The wave rotor technology is an energy exchanging approach that achieves efficient energy transfer between gases without using mechanical components. The wave rotor technology has been successfully utilized in gas turbine cycle systems, gas expansion refrigeration and a variety of other industrial domains, yielding numerous researches and application outcomes. The structure of wave rotor passages inside which the energy exchange between gases is realized has an important impact on the equipment performance. In this study, based on gas wave ejection technology, the first application trials of an expansion wave rotor with curved passages were conducted. Additionally, the performance enhancing effect and mechanism of curved passages on the energy exchanging process were studied precisely by the combination of experimental and three-dimensional numerical simulation methods.
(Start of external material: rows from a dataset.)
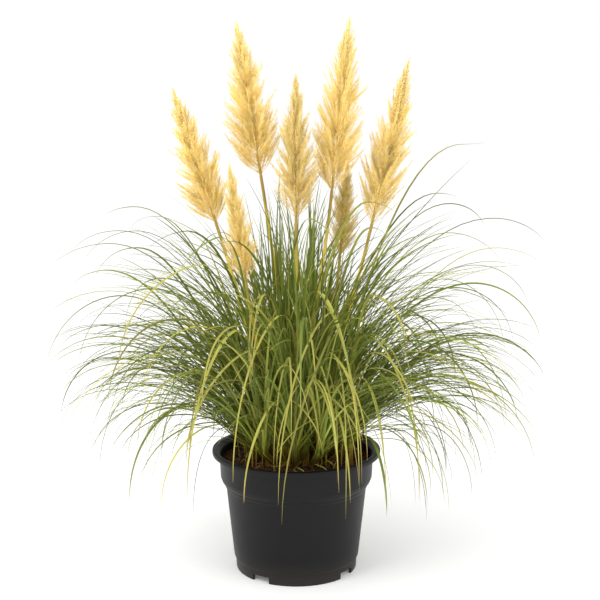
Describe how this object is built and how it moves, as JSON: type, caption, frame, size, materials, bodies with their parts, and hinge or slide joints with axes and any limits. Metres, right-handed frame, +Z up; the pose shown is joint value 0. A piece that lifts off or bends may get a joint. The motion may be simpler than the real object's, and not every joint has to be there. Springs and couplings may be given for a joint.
{
  "type": "potted pampas grass",
  "caption": "Clump of arching ornamental grass with feathery golden plumes, in a round plastic nursery pot; stands on a patio or floor.",
  "frame": {"origin": "on the floor, under the middle of the pot's foot ring; the leaves reach equally far on opposite sides, so it is also the bottom centre of the whole plant's box", "axes": "+Z up through the pot's axis, the longest side; -Y is the front seen in the picture; +X is to the right"},
  "size_m": [0.9721, 0.9738, 1.071],
  "materials": {
    "pot_plastic": "charcoal moulded plastic, satin",
    "soil": "dark moist peat compost, crumbly and matt",
    "green_leaf": "narrow green grass blades, some yellow-green, slightly translucent",
    "stem": "smooth yellow-green cane",
    "plume": "soft golden plume of fine hairs, translucent at the edges"
  },
  "bodies": {
    "root": {"pot": "pot_plastic", "soil": "soil", "stem_left": "stem", "stem_left_tall": "stem", "stem_front_small": "stem", "stem_middle": "stem", "stem_right_tall": "stem", "stem_right": "stem", "stem_back_small": "stem", "plume_left": "plume", "plume_left_tall": "plume", "plume_front_small": "plume", "plume_middle": "plume", "plume_right_tall": "plume", "plume_right": "plume", "plume_back_small": "plume", "leaf_tuft_01": "green_leaf", "leaf_tuft_02": "green_leaf", "leaf_tuft_03": "green_leaf", "leaf_tuft_04": "green_leaf", "leaf_tuft_05": "green_leaf", "leaf_tuft_06": "green_leaf", "leaf_tuft_07": "green_leaf", "leaf_tuft_08": "green_leaf", "leaf_tuft_09": "green_leaf", "leaf_tuft_10": "green_leaf", "leaf_tuft_11": "green_leaf", "leaf_tuft_12": "green_leaf", "leaf_tuft_13": "green_leaf", "leaf_tuft_14": "green_leaf", "leaf_tuft_15": "green_leaf", "leaf_tuft_16": "green_leaf", "leaf_tuft_17": "green_leaf", "leaf_tuft_18": "green_leaf", "leaf_tuft_19": "green_leaf", "leaf_tuft_20": "green_leaf", "leaf_tuft_21": "green_leaf", "leaf_tuft_22": "green_leaf", "leaf_tuft_23": "green_leaf", "leaf_tuft_24": "green_leaf", "leaf_tuft_25": "green_leaf", "leaf_tuft_26": "green_leaf", "leaf_tuft_27": "green_leaf", "leaf_tuft_28": "green_leaf", "leaf_tuft_29": "green_leaf", "leaf_tuft_30": "green_leaf", "leaf_tuft_31": "green_leaf", "leaf_tuft_32": "green_leaf", "leaf_tuft_33": "green_leaf", "leaf_tuft_34": "green_leaf", "leaf_tuft_35": "green_leaf", "leaf_tuft_36": "green_leaf", "leaf_tuft_37": "green_leaf", "leaf_tuft_38": "green_leaf", "leaf_tuft_39": "green_leaf"}
  },
  "joints": []
}
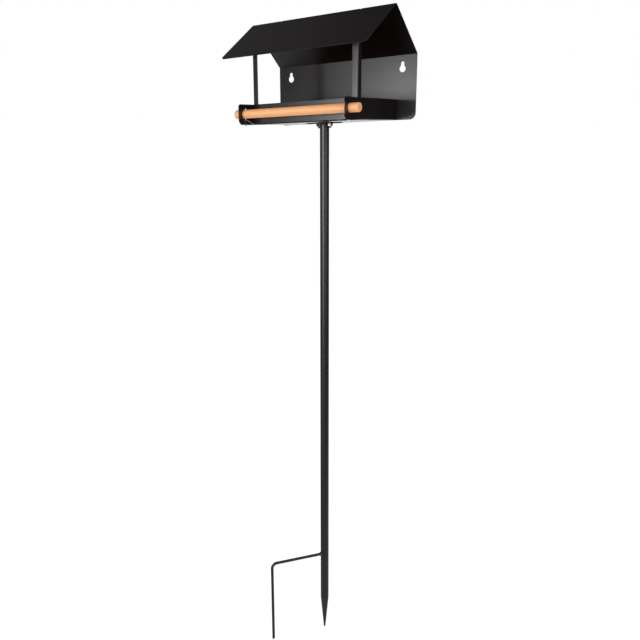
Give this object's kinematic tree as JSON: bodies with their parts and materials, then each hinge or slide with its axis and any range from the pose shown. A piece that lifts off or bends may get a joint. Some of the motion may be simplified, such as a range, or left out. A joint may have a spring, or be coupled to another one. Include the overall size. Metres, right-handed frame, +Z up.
{
  "type": "bird feeder on ground stake",
  "caption": "Open-fronted bird feeder house of folded black sheet steel with a wooden perch rod, bolted to a steel pole with a ground point and a step rod.",
  "frame": {"origin": "on the pole's axis at ground level, where the underside of the step rod's arm lies on the soil", "axes": "+Z up along the pole, -Y towards the open front with the perch, +X to the right seen from the front"},
  "size_m": [0.325, 0.2065, 1.3963],
  "materials": {
    "coated_sheet": "satin black powder coat with a fine skin",
    "coated_pole": "satin black powder coat on drawn tube and rod",
    "coated_weld": "powder coat over a rippled weld bead",
    "beech": "smooth turned hardwood, bare or thinly oiled",
    "bright_zinc": "bright zinc plated wire",
    "black_zinc": "blackened zinc on machine screws and nuts"
  },
  "bodies": {
    "feeder": {"hood": "coated_sheet", "tray": "coated_sheet", "left_post": "coated_sheet", "right_post": "coated_sheet", "left_post_weld": "coated_weld", "right_post_weld": "coated_weld", "mounting_plate": "coated_pole", "left_bolt": "black_zinc", "right_bolt": "black_zinc", "left_nut": "black_zinc", "right_nut": "black_zinc", "pole": "coated_pole", "pole_weld": "coated_weld", "ground_point": "coated_pole", "step_rod": "coated_pole", "step_weld": "coated_weld"},
    "perch": {"perch": "beech", "left_split_pin": "bright_zinc", "right_split_pin": "bright_zinc"}
  },
  "joints": [
    {"name": "perch_spin", "type": "hinge", "parent": "feeder", "child": "perch", "pos_m": [0, -0.109, 1.016], "axis": [1, 0, 0], "continuous": true}
  ]
}
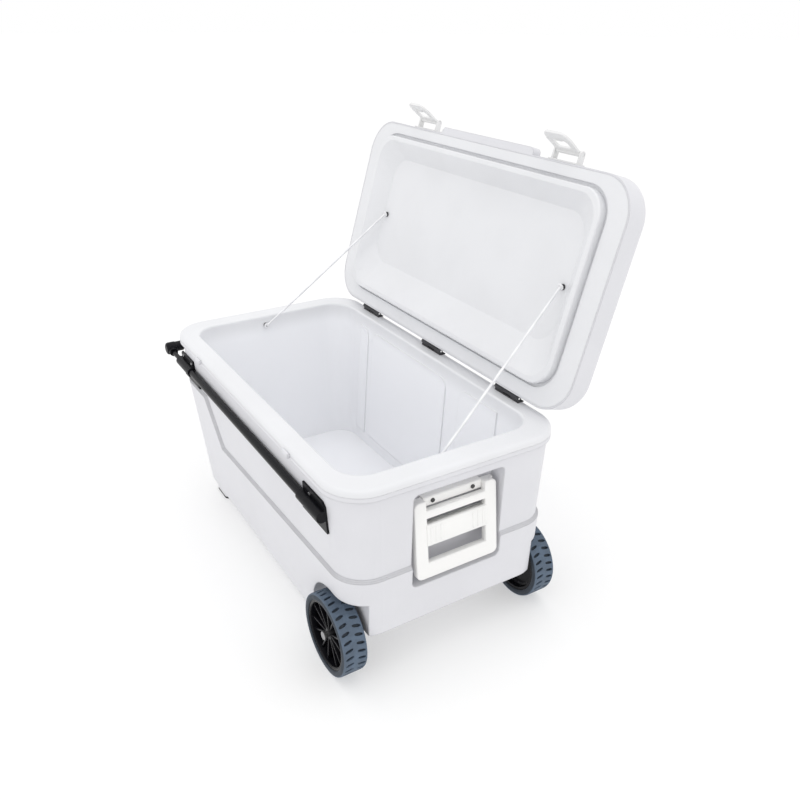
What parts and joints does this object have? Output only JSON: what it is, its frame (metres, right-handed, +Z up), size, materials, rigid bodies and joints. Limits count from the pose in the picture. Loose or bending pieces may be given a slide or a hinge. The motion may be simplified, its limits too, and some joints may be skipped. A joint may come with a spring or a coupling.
{
  "type": "cooler on wheels",
  "caption": "Large hinged-lid rolling cooler with telescoping side-rail pull handle, swing lift handle, rubber latches and treaded wheels, shown open.",
  "frame": {"origin": "on the ground under the middle of the body's rim", "axes": "+X along the length towards the wheel end, -Y towards the latch side, +Y towards the lid hinges, +Z up"},
  "size_m": [0.9435, 0.6544, 0.9365],
  "materials": {
    "body_white": "fine satin moulded skin",
    "liner_white": "smooth satin",
    "insulation": "closed-cell foam",
    "fitting_white": "satin",
    "handle_ivory": "satin",
    "bracket_black": "satin",
    "tube_black": "satin black coat",
    "grip_rubber": "ribbed",
    "foot_rubber": "matte",
    "tyre_slate": "matte moulded",
    "hub_black": "satin",
    "axle_steel": "drawn",
    "bright_steel": "bright",
    "screw_dark": "dark",
    "hinge_grey": "satin",
    "cord_white": "braided"
  },
  "bodies": {
    "tub": {"tub_shell": "body_white", "tub_foam": "insulation", "tub_liner": "liner_white", "foot_pad_front": "foot_rubber", "foot_pad_back": "foot_rubber", "latch_keeper_far": "body_white", "latch_keeper_wheel": "body_white", "drain_spout": "fitting_white", "drain_gasket": "foot_rubber", "axle": "axle_steel", "axle_saddle_front": "bracket_black", "axle_saddle_back": "bracket_black", "axle_cap_front": "bright_steel", "axle_cap_back": "bright_steel", "handle_tube_front": "tube_black", "handle_tube_back": "tube_black", "rod_bush_front": "bracket_black", "rod_bush_back": "bracket_black", "bracket_far_front": "bracket_black", "bracket_far_back": "bracket_black", "bracket_wheel_front": "bracket_black", "bracket_wheel_back": "bracket_black", "bracket_rivets": "bright_steel", "lift_block": "handle_ivory", "lift_screws": "screw_dark", "lift_pin": "bright_steel", "hinge_leaf_tub_far": "hinge_grey", "hinge_leaf_tub_middle": "hinge_grey", "hinge_leaf_tub_wheel": "hinge_grey", "hinge_pin_far": "bright_steel", "hinge_pin_middle": "bright_steel", "hinge_pin_wheel": "bright_steel", "hinge_screws_tub": "bright_steel", "stay_screws_tub": "screw_dark", "stay_far": "cord_white", "stay_wheel": "cord_white"},
    "lid": {"lid_shell": "body_white", "lid_foam": "insulation", "lid_liner": "liner_white", "hinge_leaf_lid_far": "hinge_grey", "hinge_leaf_lid_middle": "hinge_grey", "hinge_leaf_lid_wheel": "hinge_grey", "hinge_screws_lid": "bright_steel", "latch_mount_far": "fitting_white", "latch_mount_wheel": "fitting_white", "stay_screws_lid": "screw_dark"},
    "latch_far": {"latch_arm_far": "fitting_white"},
    "latch_wheel": {"latch_arm_wheel": "fitting_white"},
    "pull_handle": {"pull_rod_front": "tube_black", "pull_rod_back": "tube_black", "pull_corner_front": "bracket_black", "pull_corner_back": "bracket_black", "crossbar": "tube_black", "grip_sleeve": "grip_rubber"},
    "lift_handle": {"lift_bail": "handle_ivory"},
    "wheel_front": {"tyre_front": "tyre_slate", "hub_front": "hub_black"},
    "wheel_back": {"tyre_back": "tyre_slate", "hub_back": "hub_black"},
    "drain_cap": {"drain_cap": "fitting_white"}
  },
  "joints": [
    {"name": "lid_hinge", "type": "hinge", "parent": "tub", "child": "lid", "pos_m": [0, 0.23, 0.4365], "axis": [1, 0, 0], "range_deg": [0, 106], "deforming": ["stay_far", "stay_wheel"]},
    {"name": "latch_far_hinge", "type": "hinge", "parent": "lid", "child": "latch_far", "pos_m": [-0.24, 0.37144, 0.89529], "axis": [1, 0, 0], "range_deg": [-75, 25]},
    {"name": "latch_wheel_hinge", "type": "hinge", "parent": "lid", "child": "latch_wheel", "pos_m": [0.24, 0.37144, 0.89529], "axis": [1, 0, 0], "range_deg": [-75, 25]},
    {"name": "pull_handle_slide", "type": "slide", "parent": "tub", "child": "pull_handle", "axis": [-1, 0, 0], "range_m": [0, 0.36]},
    {"name": "lift_handle_hinge", "type": "hinge", "parent": "tub", "child": "lift_handle", "pos_m": [0.413, 0, 0.348], "axis": [0, -1, 0], "range_deg": [0, 80]},
    {"name": "wheel_front_spin", "type": "hinge", "parent": "tub", "child": "wheel_front", "pos_m": [0.369, -0.223, 0.082], "axis": [0, 1, 0], "continuous": true},
    {"name": "wheel_back_spin", "type": "hinge", "parent": "tub", "child": "wheel_back", "pos_m": [0.369, 0.223, 0.082], "axis": [0, 1, 0], "continuous": true},
    {"name": "drain_cap_turn", "type": "hinge", "parent": "tub", "child": "drain_cap", "pos_m": [-0.39, 0, 0.096], "axis": [1, 0, 0], "range_deg": [-90, 0]}
  ]
}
The experimental results demonstrate that the curved passage rotor (CIR rotor) employed in this research has a maximum isentropic efficiency of 61.6%, and the CIR rotor achieves higher efficiency than the straight passage rotor (STR rotor) on all working conditions in this study. Compared with the STR rotor, the maximum efficiency improving ratio of CIR rotor can exceed 14.2% at each experimental expansion ratio, and the maximum relative increments of ejection rate are more than 5%. In addition, the CIR rotor can also effectively increase the proportion of static pressure in total pressure of the medium-pressure gas, and reduce the device power consumption. The three-dimensional numerical investigations revealed the principle of gas ejection in the wave rotors and explained why the CIR rotor performed better. According to the numerical findings, the curved passages of the CIR rotor may effectively minimize various energy losses created in the processes of high-pressure gas incidence, exhausting flow in nozzle, and high-speed gas flow in the passages.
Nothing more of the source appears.